La difícil relación con la verdad

28 de junio, 2020 - 12:01

Para la arena política, la frase la inmortalizó el senador vitalicio Carlos Menem. En su confesionario semanal que arrancaba con música de Piazzolla y Bernardo sentado enfrente, soltó, muy suelto de cuerpo: “si decía lo que iba a hacer no me votaba nadie”.

Eso inauguró la mentira como recurso legítimo de la institucionalidad argentina, y nada pudo ser igual.

Alguien podrá refutar señalando que la mentira la inauguró Alfonsín con su “la casa está en orden” luego de negociar la rendición carapintada.

Pero preservar la democracia frágil y naciente de un nuevo golpe ameritaba, a mi juicio, una mentira piadosa.

Máxime cuando los motivos de la asonada tenían que ver con el juicio a las juntas militares, y la oposición peronista de entonces, lejos de buscar el juicio y castigo, proponía la amnistía a los militares, que luego cobró forma con los indultos de Menem. (El discurso de los derechos humanos lo compró el peronismo cuando ya, en pleno siglo XXI, no había ningún riesgo en hacerlo y era pura ganancia).

Lo cierto es que, desde ahí, sea cual fuere el episodio histórico que se prefiera como inaugural, nos hemos acostumbrado a aceptar las mentiras como parte del juego político, y en consecuencia se miente a mansalva: sobre los fines, sobre los negocios personales, sobre los patrimonios, sobre las identidades ideológicas.

Curiosamente, esta argentina acaba de enterrar a Hermes Binner, tal vez el último de los que encarnó en ideas y actitud de vida la política de principios. Un progresista con todas las letras en un país donde esa palabra perdió fuerza de verdad, tomada por personajes que no tienen un ápice de ello.

A esta altura vale preguntarse, entonces, cuánta verdad somos capaces de tolerar los argentinos. Hay países que tienen una relación con ella que consideraríamos brutal, inadmisible.

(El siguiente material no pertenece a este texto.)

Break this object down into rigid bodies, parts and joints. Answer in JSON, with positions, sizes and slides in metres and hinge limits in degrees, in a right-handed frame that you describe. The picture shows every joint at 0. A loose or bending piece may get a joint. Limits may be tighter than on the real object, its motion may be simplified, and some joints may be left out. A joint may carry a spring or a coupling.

Por citar un ejemplo, cuando arrancó la pandemia, el presidente norteamericano Donald Trump (y esto no es una reivindicación del personaje, que nadie entienda el ejemplo como alguna simpatía por el susodicho) dijo muy suelto de cuerpo que iban a morir entre cien y doscientos cincuenta mil norteamericanos.

¿Qué hubiera pasado en nuestro caso sí, luego de evaluar el tema, desde el Gobierno nos comunicaran que iban a morir entre diez y veinte mil argentinos? Es impensable.

Nos consuela mucho más el discurso paternalista, escuchar que se nos iba a cuidar sin decir cómo, sin esbozar un plan de contingencias para el durante y el después.

El problema es ahora –el problema suele ocurrir siempre que la realidad revela que las certezas van por un lugar distinto al proclamado- cuando parece agotarse el discurso paternalista. Cuando la incertidumbre comienza a reinar y nadie sabe muy bien como plantarse.

Aparece por un lado la fe ciega en los conductores, y por otro la desconfianza ciega: reaparece la consabida grieta.

Durante un tiempo vivimos la fantasía de que estábamos a salvo, o en todo caso mejor que otros. La comparación es algo de lo que nos encanta nutrirnos, síntoma de ego distorsionado, y mirábamos a Chile con aires de superioridad. Incluso el “pater” usó comparaciones con datos ficticios ante una teleaudiencia expectante.

Había síntomas de que la situación tenía algo de ficción. Mientras en otros lados los contagios se daban de a miles, aquí los números eran mucho más favorables. Uno de los datos siempre discutidos fue la falta de testeos. Por ejemplo, testeamos casi diez veces menos que nuestros vecinos trasandinos, por seguir con la misma comparación.

Hoy la sensación general es de desamparo. De que algo está saliendo mal. En algunos lados se desobedece crecientemente la normativa de emergencia. La economía marca un rigor que desespera a millones, y el discurso voluntarista se resquebraja.

Vemos impávidos que hace pocos días los casos subían de a cien, luego de a quinientos, de a mil, de a dos mil…

En algún lugar recóndito sabíamos que las cosas iban a ser diferentes. Pero para cada realidad inventamos una ficción más cómoda.

Y no es de ahora, no es de este Gobierno, o el anterior, o alguna pesada herencia.

Tenemos una compleja relación con la verdad. En parte porque no nos gusta escucharla, y en una cuestión mucho más compleja porque siempre el poder construye su verdad.

Como explicara Jürgen Habermas, a partir de mitos e interpretaciones, y en una sociedad con bajísima (o devastada) cultura política, la verdad del poder es más que la verdad a secas.

“Mentime que me gusta” es el refrán popular que traduce sabiamente la situación. Así nos va.